Don't Waste the Desert on Trash

  • Posted on 31 May 2009
  • By The Editor
A
A desert tortoise enjoys breakfast.
PHOTO BY DONNA CHARPIED

The Eagle Mountain dump will be the repository for Los Angeles' garbage for the next 117 years. Proposed by Kaiser Ventures and a shell corporation, Mine Reclamation Corporation, (Kaiser/MRC), the dump was sold to the Los Angeles County Sanitation Districts shortly after gaining local, state, and federal approval. This is a plan to build the World's largest garbage dump on 3,481 acres of federal land nestled in the arms of one of the Nation's premier desert environmental resources, Joshua Tree National Park. Under this plan, this part of California's fragile desert ecosystem would become a receptacle for massive amounts of waste from Southern California's ever increasing urban population. Joshua Tree Wilderness areas are located to the north, west, and south, forming an amphitheater around the proposed dump, with a buffer of a mere 2500 yards to the Park's boundary. It is in the heart of an area that offers the most refuge for the greatest number of species from human impacts of any area in southern California (Ernest Quintana, former Joshua Tree National Park Superintendent). In addition, the dump site is directly across from the Eagle Mountain Elementary School. Idling trains & trucks spewing diesel, landfill gas, dust, and support facilities are expected to pump 5,000 tons of air pollution annually affecting the school children, the Park, and residents of the surrounding area. (See www.ccaej.org for more info.)

The project began in 1987 and has been mired in litigation since it's first approvals in 1992 in State and Federal Court. On September 21, 2005, environmentalists won their lawsuit in the Federal District Court filed in 1999 by Donna & Larry Charpied, the Center for Community Action and Environmental Justice, and the Desert Protection Society, to reverse the land exchange and rights-of-way, among other issues of law. National Parks Conservation Association filed a companion suit shortly thereafter. The Government and Polluters have appealed the lower court's decision to the 9th Circuit Court of Appeals, and the case was heard on December 6, 2007. We await the Appeals Court decision.

Professors from Pomona College, Scripps Institute, Cal Poly Pomona, and University of Redlands have brought students to the area for tours of the site and to discuss land use issues, our consumptive society and political/corporate rule in poor policy-making decisions. We have also provided tours for environmental organizations and politicians because there is nothing like ole fashion show & tell to get the message out.

Mary Moore from Scripps College and Rudy Alex from Pomona College produced a documentary on the dump, and have become Champions for Joshua Tree National Park and Desert Communities. (Contact: Donna Charpied at stopthedump@yahoo.com if you are interested in obtaining a copy of the video).

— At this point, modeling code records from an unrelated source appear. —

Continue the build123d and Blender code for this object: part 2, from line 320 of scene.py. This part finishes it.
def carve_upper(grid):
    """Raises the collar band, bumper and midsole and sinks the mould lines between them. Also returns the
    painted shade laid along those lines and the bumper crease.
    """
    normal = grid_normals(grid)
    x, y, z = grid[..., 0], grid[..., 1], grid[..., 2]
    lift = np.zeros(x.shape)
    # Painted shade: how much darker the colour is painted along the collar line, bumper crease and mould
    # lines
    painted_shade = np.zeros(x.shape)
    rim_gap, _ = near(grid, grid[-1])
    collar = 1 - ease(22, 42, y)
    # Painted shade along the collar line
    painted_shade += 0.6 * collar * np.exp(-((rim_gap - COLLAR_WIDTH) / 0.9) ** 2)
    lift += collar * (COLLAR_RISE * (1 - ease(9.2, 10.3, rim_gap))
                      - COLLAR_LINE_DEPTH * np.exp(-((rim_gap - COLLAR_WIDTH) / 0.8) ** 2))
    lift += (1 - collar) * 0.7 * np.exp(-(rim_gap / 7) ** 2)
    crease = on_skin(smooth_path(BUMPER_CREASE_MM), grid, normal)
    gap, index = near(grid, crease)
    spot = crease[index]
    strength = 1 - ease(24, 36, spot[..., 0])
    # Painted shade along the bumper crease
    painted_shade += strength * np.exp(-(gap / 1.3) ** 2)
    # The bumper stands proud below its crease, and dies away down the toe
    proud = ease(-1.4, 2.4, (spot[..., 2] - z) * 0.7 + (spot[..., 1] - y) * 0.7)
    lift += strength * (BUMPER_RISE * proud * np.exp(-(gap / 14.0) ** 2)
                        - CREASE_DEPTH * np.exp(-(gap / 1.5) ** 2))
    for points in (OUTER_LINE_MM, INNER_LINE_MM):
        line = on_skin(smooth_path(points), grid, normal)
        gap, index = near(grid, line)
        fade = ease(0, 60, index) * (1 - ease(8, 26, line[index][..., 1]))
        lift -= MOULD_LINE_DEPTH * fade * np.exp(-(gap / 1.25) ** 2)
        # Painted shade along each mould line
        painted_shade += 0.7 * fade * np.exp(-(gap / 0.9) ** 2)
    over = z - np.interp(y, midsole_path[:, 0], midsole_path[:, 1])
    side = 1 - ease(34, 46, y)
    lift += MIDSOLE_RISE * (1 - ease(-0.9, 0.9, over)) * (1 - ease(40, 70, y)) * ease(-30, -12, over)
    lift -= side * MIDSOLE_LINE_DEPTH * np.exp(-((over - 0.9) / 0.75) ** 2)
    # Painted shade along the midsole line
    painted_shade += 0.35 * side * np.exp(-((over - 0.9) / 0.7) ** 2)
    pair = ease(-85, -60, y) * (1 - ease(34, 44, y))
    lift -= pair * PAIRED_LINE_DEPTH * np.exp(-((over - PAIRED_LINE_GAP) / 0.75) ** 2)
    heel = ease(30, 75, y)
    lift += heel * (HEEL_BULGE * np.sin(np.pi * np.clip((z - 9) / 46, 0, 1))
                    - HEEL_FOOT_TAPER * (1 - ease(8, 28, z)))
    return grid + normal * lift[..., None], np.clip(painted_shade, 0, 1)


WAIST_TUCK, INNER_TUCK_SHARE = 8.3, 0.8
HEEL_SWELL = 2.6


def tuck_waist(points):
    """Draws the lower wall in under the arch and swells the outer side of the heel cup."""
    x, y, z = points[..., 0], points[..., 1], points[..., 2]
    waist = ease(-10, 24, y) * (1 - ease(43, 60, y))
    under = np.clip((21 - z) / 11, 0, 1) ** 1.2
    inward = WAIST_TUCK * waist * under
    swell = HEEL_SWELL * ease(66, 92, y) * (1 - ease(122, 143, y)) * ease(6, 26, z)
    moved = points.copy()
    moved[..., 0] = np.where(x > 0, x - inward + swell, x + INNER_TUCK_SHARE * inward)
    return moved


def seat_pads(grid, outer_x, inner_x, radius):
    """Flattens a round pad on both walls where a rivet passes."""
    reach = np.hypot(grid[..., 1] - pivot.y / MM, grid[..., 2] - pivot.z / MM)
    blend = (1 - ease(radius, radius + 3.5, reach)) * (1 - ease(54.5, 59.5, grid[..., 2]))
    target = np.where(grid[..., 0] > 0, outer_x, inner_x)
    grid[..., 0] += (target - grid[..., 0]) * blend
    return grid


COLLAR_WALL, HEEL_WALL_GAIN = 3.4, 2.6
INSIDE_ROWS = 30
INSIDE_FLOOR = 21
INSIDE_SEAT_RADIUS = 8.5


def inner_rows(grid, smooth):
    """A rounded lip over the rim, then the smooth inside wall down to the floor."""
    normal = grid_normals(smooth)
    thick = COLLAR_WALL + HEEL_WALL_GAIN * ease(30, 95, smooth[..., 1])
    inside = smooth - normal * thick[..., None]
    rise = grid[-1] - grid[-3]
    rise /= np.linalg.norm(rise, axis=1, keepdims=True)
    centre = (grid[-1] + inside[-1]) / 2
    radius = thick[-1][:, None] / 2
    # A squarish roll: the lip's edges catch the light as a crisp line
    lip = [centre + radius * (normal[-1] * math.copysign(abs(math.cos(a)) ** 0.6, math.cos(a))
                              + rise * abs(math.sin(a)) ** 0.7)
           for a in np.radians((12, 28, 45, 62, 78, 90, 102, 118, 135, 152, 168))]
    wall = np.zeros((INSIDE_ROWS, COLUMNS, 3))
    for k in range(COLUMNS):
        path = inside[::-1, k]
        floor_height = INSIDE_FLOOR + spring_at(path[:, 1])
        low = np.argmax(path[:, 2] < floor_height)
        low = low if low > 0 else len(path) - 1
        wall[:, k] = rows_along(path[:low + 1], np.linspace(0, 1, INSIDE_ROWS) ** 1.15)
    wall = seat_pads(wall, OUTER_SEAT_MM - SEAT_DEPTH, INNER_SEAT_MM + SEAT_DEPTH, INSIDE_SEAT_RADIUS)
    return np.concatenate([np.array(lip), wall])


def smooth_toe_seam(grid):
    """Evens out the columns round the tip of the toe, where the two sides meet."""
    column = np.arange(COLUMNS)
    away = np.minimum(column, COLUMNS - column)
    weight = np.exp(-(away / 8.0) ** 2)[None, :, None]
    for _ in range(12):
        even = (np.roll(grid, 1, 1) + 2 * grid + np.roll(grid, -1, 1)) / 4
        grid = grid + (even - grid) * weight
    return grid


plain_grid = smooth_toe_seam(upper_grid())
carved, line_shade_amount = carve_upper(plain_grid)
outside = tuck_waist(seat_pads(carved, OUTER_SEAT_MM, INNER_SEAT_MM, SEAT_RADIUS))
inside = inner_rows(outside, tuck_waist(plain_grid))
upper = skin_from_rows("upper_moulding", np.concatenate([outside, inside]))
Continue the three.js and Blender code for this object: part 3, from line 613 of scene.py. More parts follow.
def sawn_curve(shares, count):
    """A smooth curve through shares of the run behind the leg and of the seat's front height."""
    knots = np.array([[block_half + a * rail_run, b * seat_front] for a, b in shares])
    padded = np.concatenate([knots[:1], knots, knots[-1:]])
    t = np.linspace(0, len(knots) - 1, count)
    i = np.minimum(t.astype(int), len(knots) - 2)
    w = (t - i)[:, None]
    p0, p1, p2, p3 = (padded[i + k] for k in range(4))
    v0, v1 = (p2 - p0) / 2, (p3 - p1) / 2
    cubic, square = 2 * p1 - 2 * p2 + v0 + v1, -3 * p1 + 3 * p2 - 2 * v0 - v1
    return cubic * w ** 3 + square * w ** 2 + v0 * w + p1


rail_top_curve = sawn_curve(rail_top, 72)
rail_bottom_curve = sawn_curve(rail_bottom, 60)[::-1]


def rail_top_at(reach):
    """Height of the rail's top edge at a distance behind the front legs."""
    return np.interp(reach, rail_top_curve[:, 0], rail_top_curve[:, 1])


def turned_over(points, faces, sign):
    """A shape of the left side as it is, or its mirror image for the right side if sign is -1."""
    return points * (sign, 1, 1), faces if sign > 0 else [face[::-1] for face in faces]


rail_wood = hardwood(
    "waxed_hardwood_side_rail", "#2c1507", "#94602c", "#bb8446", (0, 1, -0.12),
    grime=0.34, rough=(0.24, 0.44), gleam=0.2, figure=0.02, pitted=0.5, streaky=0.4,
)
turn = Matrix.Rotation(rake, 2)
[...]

Mary, an art major with a second major in environmental analysis gathered all her trash for a semester, with help from her classmates, to build three gigantic Joshua Trees, for her Senior art Project entitled Desert Wasteland Mary writes, The perceived ease of creating a new dump site offers little incentive to slow down consumption. Instead of creating new landfills, Southern California should encourage alternative waste disposal strategies and question the amount of waste that is thrown 'away'. . ..

The ultimate goal is to place the ole Kaiser mine back to Joshua Tree for its historic significance in the development of the steel industry on the west coast, and its superlative interpretive value, and develop the Eagle Mountain townsite into a sustainable community. See http://www.ccaej.org/rockinforjoshuatree/theNEST/narrative/index.html for more on the Vision for Eagle Mountain. The N.E.S.T. by Beryl Lopez and Marlen Alvarez who are graduates of California Polytechnic University Pomona, Architecture. Pomona College Prof, Rick Worthington says, Get involved! How? Become acquainted with the area, Joshua Tree National Park is a pretty cool place to explore. Volunteer programs at colleges could help to organize such visits. Support the Give It Back! Campaign (www.ccaej.org). Be a part of the solution and recycle and reuse whatever you can. Talk to local decision-makers to begin recycling programs. A few years ago, Pomona College began a program RECOUP. At the school year's end, there is furniture, TV's sofas, refrigerators - lots of great useful stuff that would normally get thrown out. The students collect and separate the material and one year gave it away to charities and last year they sold the products and gave the money to support student programs. Just think if every college and university did this. There would be no perceived or real need to dump on our National Heritage, Joshua Tree National Park.